I have these BECK diet books now about changing your brain and how you think about food in order to overcome cravings and falling back into old habits. It uses CBT psychology techniques that are very progressive and effective.

With my brain injury its hard for me to hold on to information but I can keep habits as long as I do them DAILY. If I skip days I'm in trouble.
Weigh-in: 178.0 lb lost so far: 2.0 lb still to go: 28.0 lb Diet followed reasonably well
   (1 comment) losing 4.7 lb a week

02 November 2013

Today I went and ran a 10k in 1 hour and ten minutes. I didn't know I could run a 10k but I had a PLAN: a.) stick to the pace and make it a moderate to slow pace. b.) pretend that everyone else is a zombie.

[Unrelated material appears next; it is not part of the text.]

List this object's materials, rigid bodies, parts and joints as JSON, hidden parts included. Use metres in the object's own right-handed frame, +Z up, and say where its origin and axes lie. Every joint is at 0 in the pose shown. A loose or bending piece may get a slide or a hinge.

The weather was bad so mostly only really die hard runners showed up, which meant - inevitably - I was the fat girl. But I think when they never saw me walk and I came in with a decent, if not fabulous time, I got some props.

Beautiful scenery.

There was a bald eagle on the tree behind me, it was misting and blowing and we ran in among the evergreens all the way to the ocean and back again. Nice course. Great after party around a fire. I didn't win a medal for my age division which I regret - but there is next year.

I'm going to lose this weight. On my diet chart it said I had 44lbs to lose -- I have no idea how fast I could run 44lbs lighter but even ten pounds lighter would be FANTASTIC. I just keep pecking away at the problem and the weight slowly is coming off. Oh' so slowly.

01 November 2013

First 10k tomorrow - Freaked out.

The 10k is local so I know half of the trail that I'll be running by heart. I run it all the time. I actually went and pre-ran the course but got lost because there is a rats nest of turns toward the end/beginning.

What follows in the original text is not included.